Given request: Gather each line containing the string "materials" from these entries.

-------- Information supplied --------

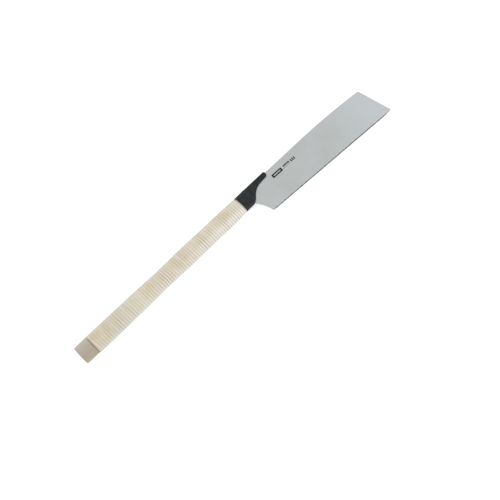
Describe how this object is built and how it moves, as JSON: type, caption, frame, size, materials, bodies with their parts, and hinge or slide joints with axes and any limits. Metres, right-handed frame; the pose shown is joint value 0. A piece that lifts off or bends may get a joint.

--------
-------- Information supplied --------

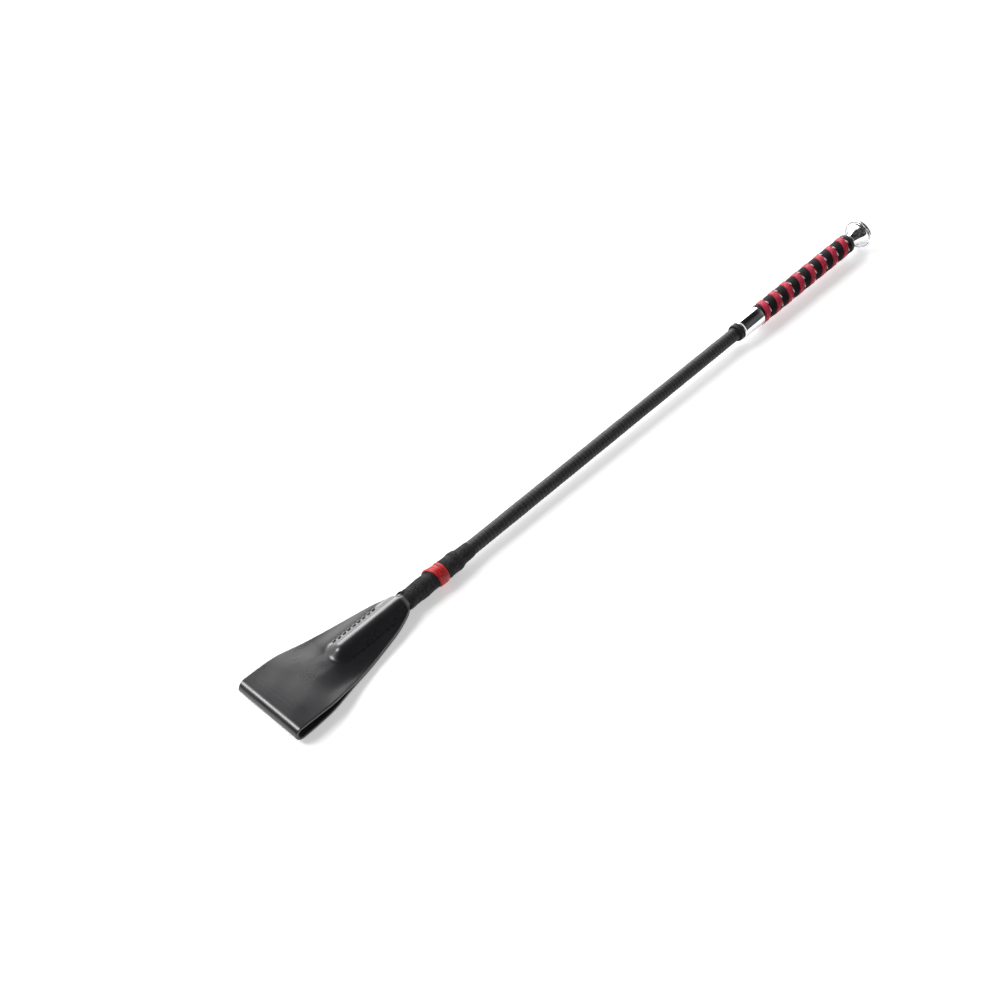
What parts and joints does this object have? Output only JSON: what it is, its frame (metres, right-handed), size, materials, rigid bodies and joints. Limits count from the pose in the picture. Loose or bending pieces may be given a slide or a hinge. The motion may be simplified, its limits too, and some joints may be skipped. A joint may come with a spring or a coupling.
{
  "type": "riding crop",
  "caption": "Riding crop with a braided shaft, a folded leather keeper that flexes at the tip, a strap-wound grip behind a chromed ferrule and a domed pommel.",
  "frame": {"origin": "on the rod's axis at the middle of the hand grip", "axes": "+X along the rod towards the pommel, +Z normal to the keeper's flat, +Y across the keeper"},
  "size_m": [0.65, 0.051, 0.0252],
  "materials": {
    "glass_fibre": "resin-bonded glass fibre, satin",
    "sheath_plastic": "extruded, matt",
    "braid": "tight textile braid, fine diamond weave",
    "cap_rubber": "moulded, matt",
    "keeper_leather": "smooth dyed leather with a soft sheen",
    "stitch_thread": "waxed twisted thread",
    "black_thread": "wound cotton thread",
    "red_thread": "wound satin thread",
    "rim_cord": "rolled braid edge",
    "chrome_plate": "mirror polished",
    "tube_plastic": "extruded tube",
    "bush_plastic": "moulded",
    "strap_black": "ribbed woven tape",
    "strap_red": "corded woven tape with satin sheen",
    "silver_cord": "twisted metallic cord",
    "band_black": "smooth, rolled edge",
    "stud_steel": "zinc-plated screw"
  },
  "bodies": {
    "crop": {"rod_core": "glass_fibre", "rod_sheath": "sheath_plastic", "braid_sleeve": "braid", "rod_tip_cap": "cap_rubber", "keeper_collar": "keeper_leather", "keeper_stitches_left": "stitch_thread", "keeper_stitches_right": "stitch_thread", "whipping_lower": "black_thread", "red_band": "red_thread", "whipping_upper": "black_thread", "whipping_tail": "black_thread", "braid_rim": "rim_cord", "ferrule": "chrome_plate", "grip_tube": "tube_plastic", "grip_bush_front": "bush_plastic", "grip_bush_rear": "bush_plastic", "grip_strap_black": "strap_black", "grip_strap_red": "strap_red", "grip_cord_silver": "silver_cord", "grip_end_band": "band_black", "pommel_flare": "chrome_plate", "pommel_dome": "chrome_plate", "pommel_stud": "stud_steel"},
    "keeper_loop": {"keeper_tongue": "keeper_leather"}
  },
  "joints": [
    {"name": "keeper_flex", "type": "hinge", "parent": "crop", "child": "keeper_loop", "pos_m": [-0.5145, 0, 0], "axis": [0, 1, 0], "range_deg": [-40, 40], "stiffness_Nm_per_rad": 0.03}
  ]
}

--------

Exercise solution:
Describe how this object is built and how it moves, as JSON: type, caption, frame, size, materials, bodies with their parts, and hinge or slide joints with axes and any limits. Metres, right-handed frame; the pose shown is joint value 0. A piece that lifts off or bends may get a joint.
What parts and joints does this object have? Output only JSON: what it is, its frame (metres, right-handed), size, materials, rigid bodies and joints. Limits count from the pose in the picture. Loose or bending pieces may be given a slide or a hinge. The motion may be simplified, its limits too, and some joints may be skipped. A joint may come with a spring or a coupling.
  "materials": {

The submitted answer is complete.